## EXERCISE BRIEF
Begin with the line that contains "Write part 2" and end with the line that contains "CORE_INSET = 2", transcribing exactly each line in that stretch and no other.

★ ★ ★ ★ ★

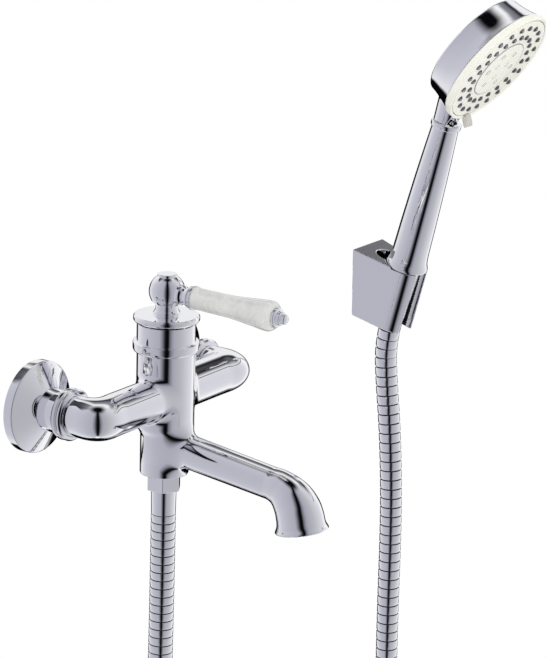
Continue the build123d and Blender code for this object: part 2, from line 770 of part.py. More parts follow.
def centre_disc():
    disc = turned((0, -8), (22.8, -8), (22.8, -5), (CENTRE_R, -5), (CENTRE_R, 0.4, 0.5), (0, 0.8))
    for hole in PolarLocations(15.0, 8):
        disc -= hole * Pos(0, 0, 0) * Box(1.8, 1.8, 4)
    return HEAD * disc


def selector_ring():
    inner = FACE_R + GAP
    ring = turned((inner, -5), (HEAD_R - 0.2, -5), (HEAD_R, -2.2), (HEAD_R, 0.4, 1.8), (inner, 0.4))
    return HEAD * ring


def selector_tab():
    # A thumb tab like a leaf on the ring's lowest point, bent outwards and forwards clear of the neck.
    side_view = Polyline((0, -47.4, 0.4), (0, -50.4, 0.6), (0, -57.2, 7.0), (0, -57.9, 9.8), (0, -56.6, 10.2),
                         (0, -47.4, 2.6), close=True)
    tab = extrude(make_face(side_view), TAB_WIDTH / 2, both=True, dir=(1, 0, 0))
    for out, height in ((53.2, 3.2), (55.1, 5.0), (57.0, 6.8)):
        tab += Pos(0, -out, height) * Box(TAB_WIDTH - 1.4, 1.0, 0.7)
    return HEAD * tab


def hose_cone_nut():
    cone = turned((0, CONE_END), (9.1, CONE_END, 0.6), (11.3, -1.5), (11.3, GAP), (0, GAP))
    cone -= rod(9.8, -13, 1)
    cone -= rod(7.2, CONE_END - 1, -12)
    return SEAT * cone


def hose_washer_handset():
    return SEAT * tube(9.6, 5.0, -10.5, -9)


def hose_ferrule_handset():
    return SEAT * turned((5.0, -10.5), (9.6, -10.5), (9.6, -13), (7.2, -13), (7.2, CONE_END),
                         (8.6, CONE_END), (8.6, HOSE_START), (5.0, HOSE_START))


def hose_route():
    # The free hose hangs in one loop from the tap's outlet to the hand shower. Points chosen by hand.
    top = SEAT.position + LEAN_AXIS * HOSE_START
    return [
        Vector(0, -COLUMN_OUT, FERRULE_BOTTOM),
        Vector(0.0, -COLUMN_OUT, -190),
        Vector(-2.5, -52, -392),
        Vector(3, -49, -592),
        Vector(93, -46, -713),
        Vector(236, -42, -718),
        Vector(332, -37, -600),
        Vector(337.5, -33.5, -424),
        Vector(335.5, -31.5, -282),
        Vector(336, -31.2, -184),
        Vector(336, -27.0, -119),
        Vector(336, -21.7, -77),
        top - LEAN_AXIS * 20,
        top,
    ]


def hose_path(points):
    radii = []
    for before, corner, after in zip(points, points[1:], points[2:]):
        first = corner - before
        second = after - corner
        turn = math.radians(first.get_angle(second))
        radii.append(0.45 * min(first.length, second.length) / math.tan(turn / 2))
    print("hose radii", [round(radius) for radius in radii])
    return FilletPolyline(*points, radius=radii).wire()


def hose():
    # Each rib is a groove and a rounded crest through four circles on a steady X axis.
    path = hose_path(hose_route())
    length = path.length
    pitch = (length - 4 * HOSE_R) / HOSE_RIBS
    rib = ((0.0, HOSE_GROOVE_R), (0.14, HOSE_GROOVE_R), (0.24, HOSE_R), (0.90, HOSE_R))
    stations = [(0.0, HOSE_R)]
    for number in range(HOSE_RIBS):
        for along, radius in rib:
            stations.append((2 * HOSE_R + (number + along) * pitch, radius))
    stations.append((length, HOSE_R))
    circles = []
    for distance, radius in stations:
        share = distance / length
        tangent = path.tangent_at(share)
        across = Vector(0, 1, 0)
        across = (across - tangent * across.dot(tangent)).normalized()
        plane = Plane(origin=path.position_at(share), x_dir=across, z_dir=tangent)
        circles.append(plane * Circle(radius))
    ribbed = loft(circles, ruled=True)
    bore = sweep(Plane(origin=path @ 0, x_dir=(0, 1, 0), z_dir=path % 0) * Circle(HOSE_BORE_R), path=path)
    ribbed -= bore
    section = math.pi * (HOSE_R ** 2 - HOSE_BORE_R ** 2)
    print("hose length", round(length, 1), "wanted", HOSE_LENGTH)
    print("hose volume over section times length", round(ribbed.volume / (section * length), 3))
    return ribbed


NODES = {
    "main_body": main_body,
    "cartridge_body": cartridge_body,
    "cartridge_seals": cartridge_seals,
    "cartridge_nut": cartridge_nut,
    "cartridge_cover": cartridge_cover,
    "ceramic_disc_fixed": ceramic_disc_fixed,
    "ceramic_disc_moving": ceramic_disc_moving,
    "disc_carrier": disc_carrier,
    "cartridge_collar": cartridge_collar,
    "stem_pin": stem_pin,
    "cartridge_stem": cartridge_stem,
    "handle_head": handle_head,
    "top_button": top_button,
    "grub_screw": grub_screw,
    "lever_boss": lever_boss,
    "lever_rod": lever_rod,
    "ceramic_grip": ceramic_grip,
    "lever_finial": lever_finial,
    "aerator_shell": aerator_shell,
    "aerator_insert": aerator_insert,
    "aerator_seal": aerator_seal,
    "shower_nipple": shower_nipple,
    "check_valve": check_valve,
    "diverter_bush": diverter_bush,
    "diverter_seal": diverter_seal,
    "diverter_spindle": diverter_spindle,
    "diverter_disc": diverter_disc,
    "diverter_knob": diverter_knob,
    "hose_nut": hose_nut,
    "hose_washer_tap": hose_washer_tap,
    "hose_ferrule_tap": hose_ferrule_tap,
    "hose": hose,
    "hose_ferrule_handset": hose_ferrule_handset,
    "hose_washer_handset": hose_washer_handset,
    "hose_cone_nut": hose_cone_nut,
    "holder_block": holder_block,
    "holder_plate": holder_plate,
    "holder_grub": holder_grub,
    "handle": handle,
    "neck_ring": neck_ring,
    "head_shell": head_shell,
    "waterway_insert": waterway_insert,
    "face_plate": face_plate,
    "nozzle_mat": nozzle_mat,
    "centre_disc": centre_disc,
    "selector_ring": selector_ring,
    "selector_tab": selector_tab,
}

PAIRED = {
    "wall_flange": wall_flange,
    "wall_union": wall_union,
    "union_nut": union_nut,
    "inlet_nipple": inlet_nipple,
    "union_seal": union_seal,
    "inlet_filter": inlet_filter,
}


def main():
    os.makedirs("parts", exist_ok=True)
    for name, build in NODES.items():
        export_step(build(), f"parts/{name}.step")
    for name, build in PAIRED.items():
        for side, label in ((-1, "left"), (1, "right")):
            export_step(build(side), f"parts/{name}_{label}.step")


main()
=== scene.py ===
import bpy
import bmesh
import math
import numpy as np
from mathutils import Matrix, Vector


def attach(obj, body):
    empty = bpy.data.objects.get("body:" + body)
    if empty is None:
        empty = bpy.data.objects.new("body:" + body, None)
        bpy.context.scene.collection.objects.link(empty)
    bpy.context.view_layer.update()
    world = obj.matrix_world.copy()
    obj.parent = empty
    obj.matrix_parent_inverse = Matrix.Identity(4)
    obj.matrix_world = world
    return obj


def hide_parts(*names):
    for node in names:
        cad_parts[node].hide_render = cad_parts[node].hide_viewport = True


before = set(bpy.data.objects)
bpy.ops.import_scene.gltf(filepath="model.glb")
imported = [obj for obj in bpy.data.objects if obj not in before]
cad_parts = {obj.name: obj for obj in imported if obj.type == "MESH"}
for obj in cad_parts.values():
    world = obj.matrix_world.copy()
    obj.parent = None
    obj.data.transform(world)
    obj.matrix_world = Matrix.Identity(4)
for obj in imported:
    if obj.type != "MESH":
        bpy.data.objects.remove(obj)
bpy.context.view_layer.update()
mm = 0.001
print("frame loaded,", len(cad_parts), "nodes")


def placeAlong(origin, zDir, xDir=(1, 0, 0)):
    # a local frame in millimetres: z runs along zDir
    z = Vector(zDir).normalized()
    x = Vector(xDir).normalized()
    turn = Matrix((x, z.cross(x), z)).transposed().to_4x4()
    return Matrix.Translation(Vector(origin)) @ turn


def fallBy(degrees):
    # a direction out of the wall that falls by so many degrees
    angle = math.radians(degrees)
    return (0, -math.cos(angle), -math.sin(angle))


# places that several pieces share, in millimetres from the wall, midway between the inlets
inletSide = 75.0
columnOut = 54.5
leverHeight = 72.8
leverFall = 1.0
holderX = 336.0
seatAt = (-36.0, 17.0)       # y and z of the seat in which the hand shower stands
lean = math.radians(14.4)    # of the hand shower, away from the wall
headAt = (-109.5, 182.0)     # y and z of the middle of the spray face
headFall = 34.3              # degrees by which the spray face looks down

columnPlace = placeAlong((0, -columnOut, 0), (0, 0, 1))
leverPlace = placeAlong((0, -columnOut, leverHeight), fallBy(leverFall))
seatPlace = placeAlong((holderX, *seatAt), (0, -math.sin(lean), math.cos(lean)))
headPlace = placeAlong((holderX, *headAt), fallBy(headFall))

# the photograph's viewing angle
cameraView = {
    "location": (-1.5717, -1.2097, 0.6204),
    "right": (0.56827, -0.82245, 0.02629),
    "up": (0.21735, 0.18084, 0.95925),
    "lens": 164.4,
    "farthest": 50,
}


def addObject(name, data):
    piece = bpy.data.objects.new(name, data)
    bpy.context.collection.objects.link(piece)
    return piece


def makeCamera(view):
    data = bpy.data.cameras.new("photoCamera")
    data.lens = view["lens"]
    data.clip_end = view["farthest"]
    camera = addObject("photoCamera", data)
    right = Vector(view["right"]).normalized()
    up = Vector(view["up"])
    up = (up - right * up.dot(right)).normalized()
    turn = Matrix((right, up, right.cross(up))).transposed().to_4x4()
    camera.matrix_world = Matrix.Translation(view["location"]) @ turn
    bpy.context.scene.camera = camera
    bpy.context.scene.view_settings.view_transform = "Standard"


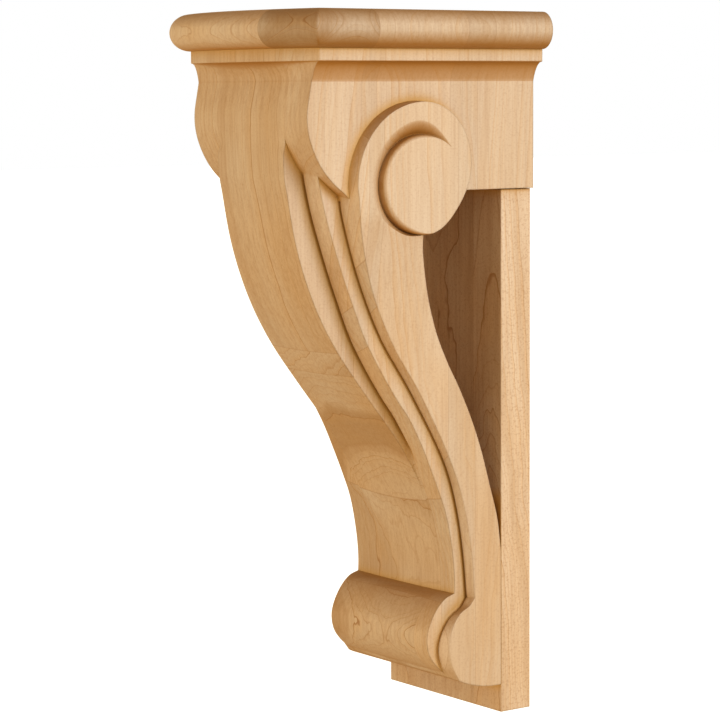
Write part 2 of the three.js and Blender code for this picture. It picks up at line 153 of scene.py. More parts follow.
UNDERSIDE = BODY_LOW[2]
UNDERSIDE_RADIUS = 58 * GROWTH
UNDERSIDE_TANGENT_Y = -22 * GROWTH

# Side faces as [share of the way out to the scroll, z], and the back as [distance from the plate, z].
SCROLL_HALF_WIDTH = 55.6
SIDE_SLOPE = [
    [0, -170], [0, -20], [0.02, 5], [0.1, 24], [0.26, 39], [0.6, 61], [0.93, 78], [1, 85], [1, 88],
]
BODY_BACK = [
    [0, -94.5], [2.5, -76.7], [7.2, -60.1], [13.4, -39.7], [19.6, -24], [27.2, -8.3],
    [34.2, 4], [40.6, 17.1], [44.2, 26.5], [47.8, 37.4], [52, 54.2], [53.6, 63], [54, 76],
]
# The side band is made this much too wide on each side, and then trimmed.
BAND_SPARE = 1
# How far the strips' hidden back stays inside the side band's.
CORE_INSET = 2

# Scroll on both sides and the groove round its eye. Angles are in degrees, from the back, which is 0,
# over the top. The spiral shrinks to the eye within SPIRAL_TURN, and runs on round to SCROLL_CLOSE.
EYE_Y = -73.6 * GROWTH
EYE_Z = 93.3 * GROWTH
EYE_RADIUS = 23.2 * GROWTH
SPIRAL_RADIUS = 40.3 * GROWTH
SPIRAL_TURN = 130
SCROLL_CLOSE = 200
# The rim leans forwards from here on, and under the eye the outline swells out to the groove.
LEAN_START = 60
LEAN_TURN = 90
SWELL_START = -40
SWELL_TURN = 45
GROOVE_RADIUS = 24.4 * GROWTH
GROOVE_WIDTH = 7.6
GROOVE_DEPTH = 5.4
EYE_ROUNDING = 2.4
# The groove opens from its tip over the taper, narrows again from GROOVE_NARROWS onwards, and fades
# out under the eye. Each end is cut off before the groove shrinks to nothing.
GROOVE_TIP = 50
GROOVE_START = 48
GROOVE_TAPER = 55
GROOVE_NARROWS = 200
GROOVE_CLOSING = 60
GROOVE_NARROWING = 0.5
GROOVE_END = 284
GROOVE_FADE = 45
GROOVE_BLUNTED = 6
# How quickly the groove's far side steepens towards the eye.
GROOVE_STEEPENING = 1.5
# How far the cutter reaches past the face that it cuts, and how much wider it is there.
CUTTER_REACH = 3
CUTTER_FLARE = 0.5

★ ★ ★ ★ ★

## WRITTEN ANSWER
Write part 2 of the three.js and Blender code for this picture. It picks up at line 153 of scene.py. More parts follow.
UNDERSIDE = BODY_LOW[2]
UNDERSIDE_RADIUS = 58 * GROWTH
UNDERSIDE_TANGENT_Y = -22 * GROWTH

# Side faces as [share of the way out to the scroll, z], and the back as [distance from the plate, z].
SCROLL_HALF_WIDTH = 55.6
SIDE_SLOPE = [
    [0, -170], [0, -20], [0.02, 5], [0.1, 24], [0.26, 39], [0.6, 61], [0.93, 78], [1, 85], [1, 88],
]
BODY_BACK = [
    [0, -94.5], [2.5, -76.7], [7.2, -60.1], [13.4, -39.7], [19.6, -24], [27.2, -8.3],
    [34.2, 4], [40.6, 17.1], [44.2, 26.5], [47.8, 37.4], [52, 54.2], [53.6, 63], [54, 76],
]
# The side band is made this much too wide on each side, and then trimmed.
BAND_SPARE = 1
# How far the strips' hidden back stays inside the side band's.
CORE_INSET = 2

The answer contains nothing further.